William Drummond Mercer (W.D.) was born at Benares, India in 1796 to a captain in the East India Company (EIC) but subsequently grew up in Scotland following the untimely death of his father in a duel. He was raised and educated in Scotland by his mother, who passed away when he was 15. Then at the age of 16, in 1813, he joined the British Army where he promptly went to Canada.

 

By the time he was 30 he was a major in the British Army and by age 40 he was again back in India where he sold out his commission and, together with his cousin George Duncan Mercer, boarded a ship for Van Diemen’s Land on his way to Port Phillip and New South Wales.

 

In early 1838, he was in Geelong with his cousin where, under the guidance of his uncle George Dempster Mercer, he began his stint as a landowner, squatter, pastoralist, Member of Parliament, and influential settler. In 1851, having achieved what he set out to in Australia, he headed off on a voyage of discovery taking the “long way home” with some squatter colleagues.

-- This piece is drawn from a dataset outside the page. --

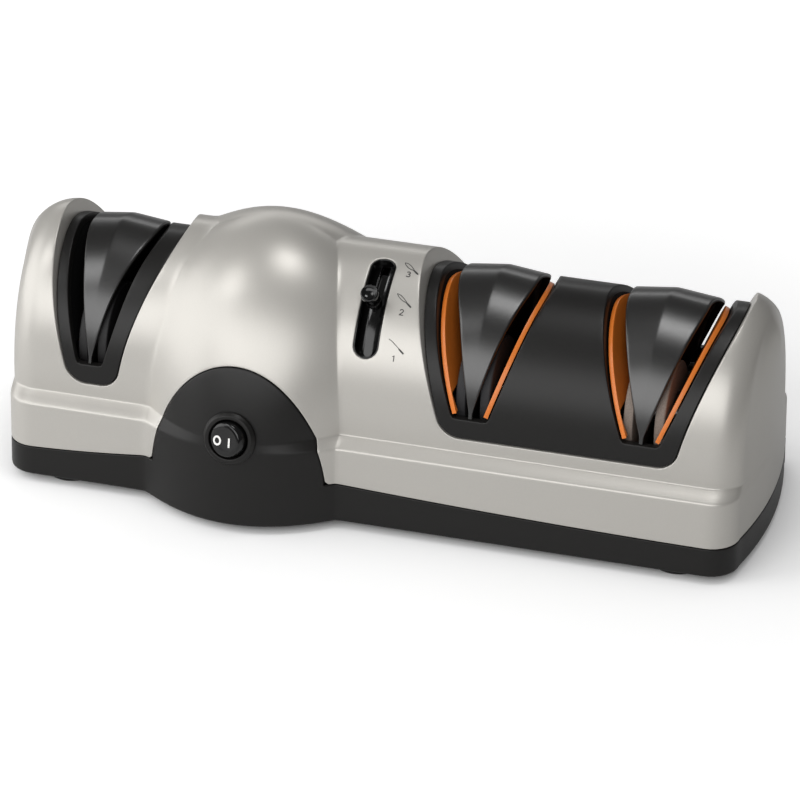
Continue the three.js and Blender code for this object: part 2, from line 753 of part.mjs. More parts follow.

This saw him, amongst other things, cross Panama many years before there was a canal and make his way across the U.S.A. before returning home to Scotland.

 

Once home he married his cousin, George Dempster’s daughter, Anne and together they had two children and set about creating a greater legacy in Scotland. It is no ordinary or simple story and one that is important not only for the people of Geelong, Victoria, and Australia but also for Perth and Scotland.

 

Possibly what is so interesting and fascinating about W.D.’s story is how and why he came to be in Australia and what he achieved while he was here. He not only agitated for but actively petitioned for the separation of Victoria (or Australia Felix as it was then known) from New South Wales. In 1851, as a member for Port Phillip, he was a member of the last Legislative Council in Sydney that put an end to convict transportation to Australia and that ultimately approved separation. W.D. also played a key role in the cutting of a channel through the bar that had cut Corio Bay off from larger ships thereby opening up Geelong to greater shipping access and he assisted in the establishing of a breakwater near Geelong that secured freshwater for the newly established town.

 

W.D. was no ordinary Scot and he had no ordinary life.